Not Code, but: Capable of igniting and burning.


----------



## gbhammer (Dec 12, 2011)

In the National Fire Protection Association's NFPA 101 Code for Safety to Life from Fire in Buildings and Structures, a noncombustible material is defined as a material that, "in the form in which it is used and under the conditions anticipated, will not aid combustion or add appreciable heat to an ambient fire." Materials are tested for noncombustibility in ASTM E 136 Standard Test Method for Behavior of Materials in a Vertical Tube Furnace at 750 deg. C. The test exposes small samples of the material to a stream of air heated to 750 deg. C, (1382 deg. F). The material is deemed noncombustible if: 1) Sample temperatures at no time exceed 780 deg. C, (1436 deg. F).

2) There is no flaming after 30 seconds. 3) Once the sample loses 50% of its weight, there is no flaming and sample temperatures never exceed 750 deg. C, (1382 deg. F). ASTM E 136 is an extremely strict test and under its criterion, few building materials qualify as noncombustible. Two USG Interiors products which do are CERAMIC HERITAGE and most THERMAFIBER insulation products.


----------



## cda (Dec 12, 2011)

09;;;;

Combustible , combustible????

Or

Combustible liquid???


----------



## mark handler (Dec 12, 2011)

cda said:
			
		

> 09;;;; Combustible , combustible???? Or Combustible liquid???


NFPA 30

a combustible liquid is one whose flash point is 100°F or higher


----------



## Dr. J (Dec 12, 2011)

As CDA indicated there are different "combustibles", liquids, solids, dusts, fibers.  Also, which code?

IBC uses the ASTM 136 test, but also allows "composite materials" to be accepted as non-combustible if the base material is non-combustible as long as the facing is less than .125" and a flame spread of 50 or less.  This allows gypbd to be considered non-combustible by the IBC, otherwise a ASTM 136-only test would render gypbd as combustible.
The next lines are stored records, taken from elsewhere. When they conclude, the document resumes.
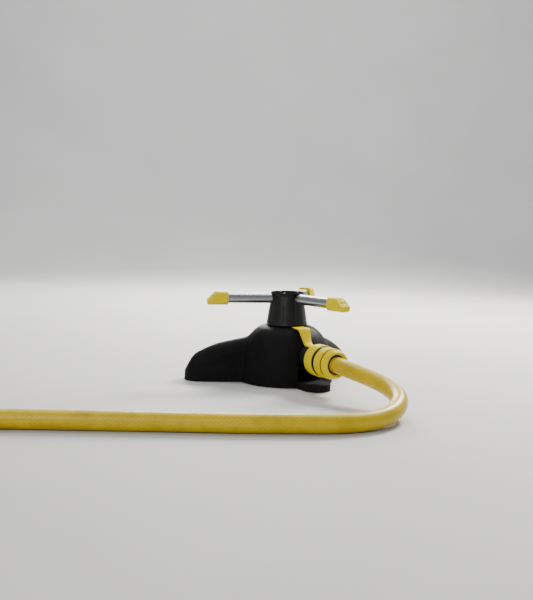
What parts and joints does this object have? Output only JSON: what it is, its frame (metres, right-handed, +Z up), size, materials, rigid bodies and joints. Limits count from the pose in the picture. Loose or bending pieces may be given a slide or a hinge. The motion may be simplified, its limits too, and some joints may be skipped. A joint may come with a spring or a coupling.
{
  "type": "lawn sprinkler",
  "caption": "Rotary lawn sprinkler with straight arms on a tapered hub, turning nozzle caps, an arched black base, a yellow inlet collar, quick coupling and leader hose.",
  "frame": {"origin": "on the ground under the rotor's axis, at the bottom face of the base", "axes": "+Z up along the rotor's axis, -Y out of the water inlet"},
  "size_m": [0.7872, 0.4482, 0.1173],
  "materials": {
    "black_plastic": "satin moulded black plastic",
    "yellow_plastic": "satin moulded yellow plastic",
    "arm_aluminium": "brushed along the arm",
    "steel": "turned",
    "acetal": "natural",
    "rubber": "matte",
    "hose_yellow": "smooth garden hose"
  },
  "bodies": {
    "base": {"base_shell": "black_plastic", "bottom_cover": "black_plastic", "cover_screws": "steel", "water_channel": "black_plastic", "dome_nut": "black_plastic", "inlet_collar": "yellow_plastic", "inlet_spigot": "black_plastic", "inlet_seal": "rubber", "spindle": "steel", "spindle_seal": "rubber", "thrust_washer": "acetal", "top_washer": "acetal", "retaining_nut": "steel", "near_body": "black_plastic", "near_claws": "acetal", "near_seal": "rubber", "near_nut": "yellow_plastic", "near_collet": "black_plastic", "hose_run": "hose_yellow", "hose_coil": "hose_yellow", "hose_tail": "hose_yellow", "far_body": "black_plastic", "far_claws": "acetal", "far_seal": "rubber", "far_nut": "yellow_plastic", "far_collet": "black_plastic"},
    "rotor": {"rotor_housing": "black_plastic", "rotor_cap": "black_plastic", "rotor_manifold": "acetal", "lower_bush": "acetal", "upper_bush": "acetal", "rotor_seal": "rubber", "arm_tube_1": "arm_aluminium", "arm_tube_2": "arm_aluminium", "arm_tube_3": "arm_aluminium", "arm_o_rings": "rubber"},
    "nozzle_1": {"nozzle_cap_1": "yellow_plastic", "jet_plate_1": "yellow_plastic", "nozzle_o_ring_1": "rubber"},
    "nozzle_2": {"nozzle_cap_2": "yellow_plastic", "jet_plate_2": "yellow_plastic", "nozzle_o_ring_2": "rubber"},
    "nozzle_3": {"nozzle_cap_3": "yellow_plastic", "jet_plate_3": "yellow_plastic", "nozzle_o_ring_3": "rubber"},
    "near_release": {"near_sleeve": "yellow_plastic"},
    "far_release": {"far_sleeve": "yellow_plastic"}
  },
  "joints": [
    {"name": "rotor_spin", "type": "hinge", "parent": "base", "child": "rotor", "pos_m": [0, 0, 0.11], "axis": [0, 0, 1], "continuous": true},
    {"name": "nozzle_1_twist", "type": "hinge", "parent": "rotor", "child": "nozzle_1", "pos_m": [0.06582, 0.06138, 0.1087], "axis": [0.7314, 0.682, 0], "range_deg": [-45, 45]},
    {"name": "nozzle_2_twist", "type": "hinge", "parent": "rotor", "child": "nozzle_2", "pos_m": [-0.08607, 0.02631, 0.1087], "axis": [-0.9563, 0.2924, 0], "range_deg": [-45, 45]},
    {"name": "nozzle_3_twist", "type": "hinge", "parent": "rotor", "child": "nozzle_3", "pos_m": [0.02025, -0.08769, 0.1087], "axis": [0.225, -0.9744, 0], "range_deg": [-45, 45]},
    {"name": "near_sleeve_slide", "type": "slide", "parent": "base", "child": "near_release", "axis": [0, -1, 0], "range_m": [0, 0.0035], "stiffness_N_per_m": 600},
    {"name": "far_sleeve_slide", "type": "slide", "parent": "base", "child": "far_release", "axis": [0, 1, 0], "range_m": [0, 0.0035], "stiffness_N_per_m": 600}
  ]
}
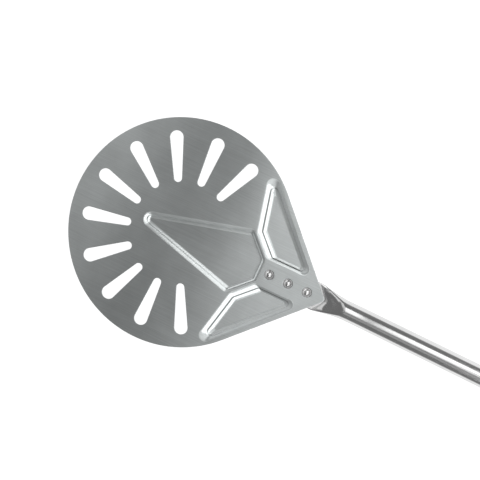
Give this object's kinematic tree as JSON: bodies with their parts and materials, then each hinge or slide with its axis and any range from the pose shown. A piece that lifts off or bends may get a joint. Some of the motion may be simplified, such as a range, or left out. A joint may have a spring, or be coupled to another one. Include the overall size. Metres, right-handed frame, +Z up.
{
  "type": "perforated pizza turning peel",
  "caption": "Round slotted stainless blade riveted to a flattened tube handle, with a sliding, turning grip and an end grip with a hanging eye, for turning food in an oven.",
  "frame": {"origin": "centre of the blade's disc, on the underside of its pressed panels", "axes": "+X from the disc's centre towards the handle, +Z up through the face that food lies on, +Y to complete a right-handed frame; the tube rises 7.4 degrees from the X axis"},
  "size_m": [0.9928, 0.23, 0.11],
  "materials": {
    "blade_steel": "fine brushed stainless steel, grain along the handle",
    "tube_steel": "polished stainless steel",
    "rivet_steel": "polished stainless steel",
    "grip_polymer": "finely textured moulded polymer",
    "bush_polymer": "smooth low-friction polymer"
  },
  "bodies": {
    "peel": {"blade": "blade_steel", "rivet_front": "rivet_steel", "rivet_middle": "rivet_steel", "rivet_rear": "rivet_steel", "handle_tube": "tube_steel", "end_grip": "grip_polymer", "end_grip_pin": "rivet_steel"},
    "slide_bushes": {"front_slide_bush": "bush_polymer", "rear_slide_bush": "bush_polymer"},
    "sliding_grip": {"grip_sleeve": "grip_polymer"}
  },
  "joints": [
    {"name": "grip_slide", "type": "slide", "parent": "peel", "child": "slide_bushes", "axis": [0.9917, 0, 0.1289], "range_m": [-0.262, 0.086]},
    {"name": "grip_turn", "type": "hinge", "parent": "slide_bushes", "child": "sliding_grip", "pos_m": [0.56293, 0, 0.05019], "axis": [0.9917, 0, 0.1289], "continuous": true}
  ]
}
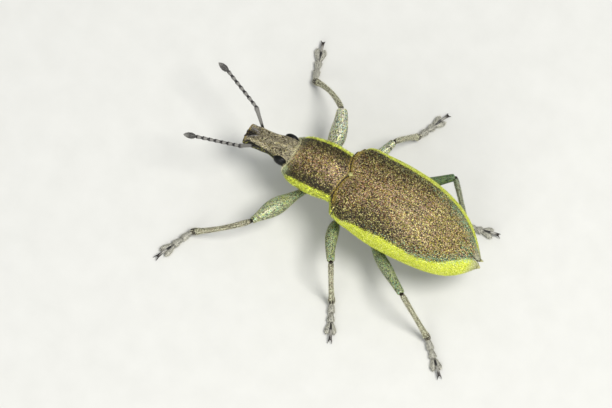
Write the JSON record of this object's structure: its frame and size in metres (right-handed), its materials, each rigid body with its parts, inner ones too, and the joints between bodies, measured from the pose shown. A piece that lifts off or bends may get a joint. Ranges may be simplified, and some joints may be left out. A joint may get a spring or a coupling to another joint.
{
  "type": "chlorophanus viridis weevil model",
  "caption": "Life-size standing weevil with a brown scaled back, yellow side bands, short snout, elbowed feelers and spread grey-green legs.",
  "frame": {"origin": "on the floor under the middle of the whole animal's bounding box", "axes": "head towards -Y, back towards +Z, the beetle's left side towards +X"},
  "size_m": [0.0126, 0.0144, 0.0039],
  "materials": {
    "wing_case": "matte brown cuticle under fine copper, gold and yellow-green scales, with a bright yellow band along the sides",
    "scutellum": "matte, pale yellow scales",
    "underside": "matte, pale yellow-green scales",
    "thigh": "satin grey-green scales with a faint metallic green sheen",
    "shin": "matte grey and pale yellow scales with fine hairs",
    "foot": "matte grey with dark joints and claws",
    "feeler": "matte dark grey-brown with fine pale hairs",
    "eye": "glossy black, finely faceted"
  },
  "bodies": {
    "root": {"abdomen": "underside", "club_left": "feeler", "club_right": "feeler", "coxa_front_left": "underside", "coxa_front_right": "underside", "coxa_hind_left": "underside", "coxa_hind_right": "underside", "coxa_mid_left": "underside", "coxa_mid_right": "underside", "elytron_left": "wing_case", "elytron_right": "wing_case", "eye_left": "eye", "eye_right": "eye", "femur_front_left": "thigh", "femur_front_right": "thigh", "femur_hind_left": "thigh", "femur_hind_right": "thigh", "femur_mid_left": "thigh", "femur_mid_right": "thigh", "funicle_left": "feeler", "funicle_right": "feeler", "head": "wing_case", "pronotum": "wing_case", "scape_left": "feeler", "scape_right": "feeler", "scutellum": "scutellum", "tarsus_front_left": "foot", "tarsus_front_right": "foot", "tarsus_hind_left": "foot", "tarsus_hind_right": "foot", "tarsus_mid_left": "foot", "tarsus_mid_right": "foot", "thorax": "underside", "tibia_front_left": "shin", "tibia_front_right": "shin", "tibia_hind_left": "shin", "tibia_hind_right": "shin", "tibia_mid_left": "shin", "tibia_mid_right": "shin"}
  },
  "joints": []
}
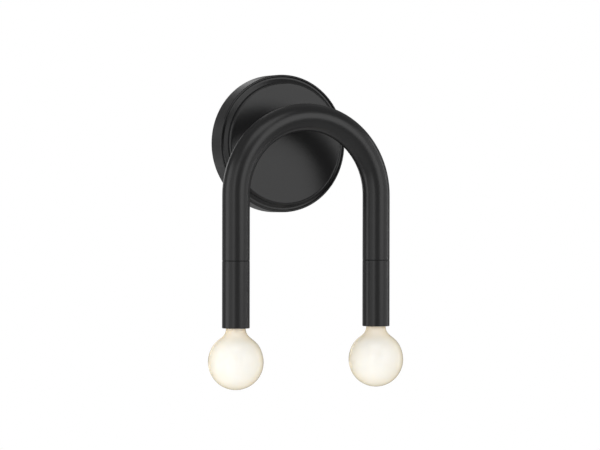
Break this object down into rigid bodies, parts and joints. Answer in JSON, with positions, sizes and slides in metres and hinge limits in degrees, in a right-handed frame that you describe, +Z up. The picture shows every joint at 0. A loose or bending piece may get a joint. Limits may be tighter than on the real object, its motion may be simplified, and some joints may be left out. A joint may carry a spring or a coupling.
{
  "type": "wall light",
  "caption": "Arched tube wall light: a bent black tube on a round stepped canopy, with a globe bulb hanging under each leg.",
  "frame": {"origin": "centre of the canopy's rear rim and of the strap's screw slots, in the plane of the wall", "axes": "+Z up, +Y into the wall, the light stands out from the wall towards -Y, +X to the right seen from the room"},
  "size_m": [0.195, 0.097, 0.2918],
  "materials": {
    "black_finish": "satin black powder coat",
    "zinc_steel": "zinc-plated",
    "black_screw": "black oxide",
    "connector_shell": "moulded, orange",
    "tinned_brass": "tinned",
    "lead_green": "green insulation",
    "lead_black": "black insulation",
    "lead_white": "white insulation",
    "earth_green": "green plated",
    "holder_moulding": "moulded, dark",
    "shell_brass": "drawn",
    "opal_glass": "opal white glass, glossy",
    "cap_nickel": "nickel-plated",
    "cap_insulator": "black glass",
    "tip_solder": "solder",
    "clear_glass": "clear",
    "filament_wire": "drawn wire"
  },
  "bodies": {
    "fixture": {"canopy": "black_finish", "wall_bracket": "zinc_steel", "canopy_screws": "black_screw", "arm": "black_finish", "arm_washer": "zinc_steel", "arm_nut": "zinc_steel", "arch_tube": "black_finish", "live_connector": "connector_shell", "neutral_connector": "connector_shell", "earth_tag": "tinned_brass", "earth_terminal": "tinned_brass", "earth_lead": "lead_green", "earth_screw": "earth_green", "left_leg_insert": "zinc_steel", "left_cup_nipple": "zinc_steel", "left_cup_nut": "zinc_steel", "left_socket_cup": "black_finish", "left_lampholder": "holder_moulding", "left_screw_shell": "shell_brass", "left_centre_contact": "shell_brass", "left_live_lead": "lead_black", "left_neutral_lead": "lead_white", "right_leg_insert": "zinc_steel", "right_cup_nipple": "zinc_steel", "right_cup_nut": "zinc_steel", "right_socket_cup": "black_finish", "right_lampholder": "holder_moulding", "right_screw_shell": "shell_brass", "right_centre_contact": "shell_brass", "right_live_lead": "lead_black", "right_neutral_lead": "lead_white"},
    "left_bulb": {"left_bulb_globe": "opal_glass", "left_bulb_cap": "cap_nickel", "left_bulb_insulator": "cap_insulator", "left_bulb_contact": "tip_solder", "left_bulb_stem": "clear_glass", "left_bulb_filament": "filament_wire"},
    "right_bulb": {"right_bulb_globe": "opal_glass", "right_bulb_cap": "cap_nickel", "right_bulb_insulator": "cap_insulator", "right_bulb_contact": "tip_solder", "right_bulb_stem": "clear_glass", "right_bulb_filament": "filament_wire"}
  },
  "joints": [
    {"name": "left_bulb_out", "type": "slide", "parent": "fixture", "child": "left_bulb", "axis": [0, 0, -1], "range_m": [0, 0.026]},
    {"name": "right_bulb_out", "type": "slide", "parent": "fixture", "child": "right_bulb", "axis": [0, 0, -1], "range_m": [0, 0.026]}
  ]
}
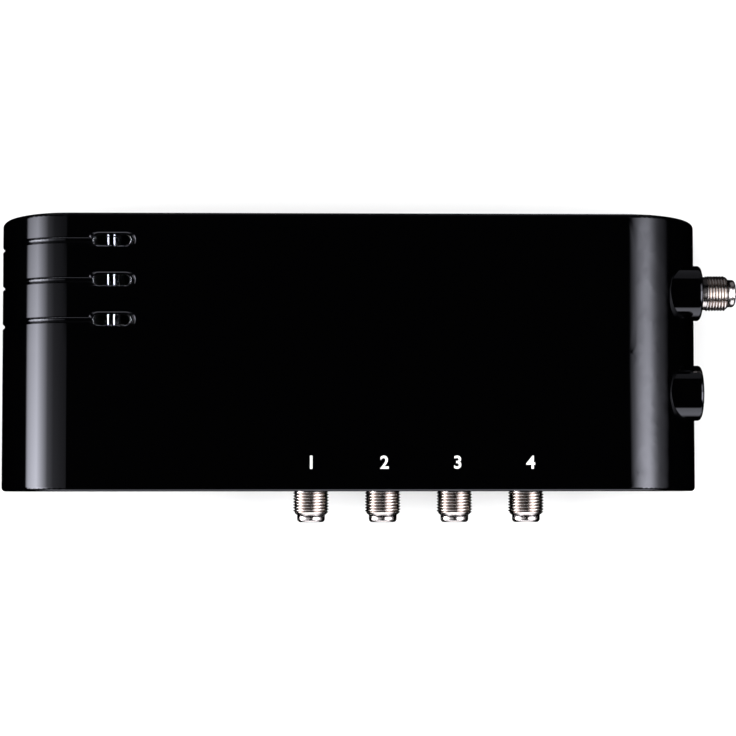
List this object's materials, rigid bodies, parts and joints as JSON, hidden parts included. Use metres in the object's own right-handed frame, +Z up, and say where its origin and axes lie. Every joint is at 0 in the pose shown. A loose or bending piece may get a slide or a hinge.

IMC does not have the composite exception, therefore gypbd is considered combustible for things addressed in the IMC.

NFPA 101 has a category for "Limited Combustible" which is similar to the composite exception in IBC.

As gb indicated, this is a very tough test, and many common building materials not capable of igniting or burning do not meet it or are not suited to be tested to that standard (aluminum).

For liquids, NFPA, IBC, and IFC liquids having flash point at or over 100 deg F are combustible.  Under 100 deg F is considered Flammable.


----------



## mtlogcabin (Dec 12, 2011)

2009 IMC

COMBUSTIBLE MATERIAL. Any material not defined as noncombustible.

NONCOMBUSTIBLE MATERIALS. Materials that, when tested in accordance with ASTM E 136, have at least three of four specimens tested meeting all of the following criteria:

1. The recorded temperature of the surface and interior thermocouples shall not at any time during the test rise more than 54ºF (30ºC) above the furnace temperature at the beginning of the test.

2. There shall not be flaming from the specimen after the first 30 seconds.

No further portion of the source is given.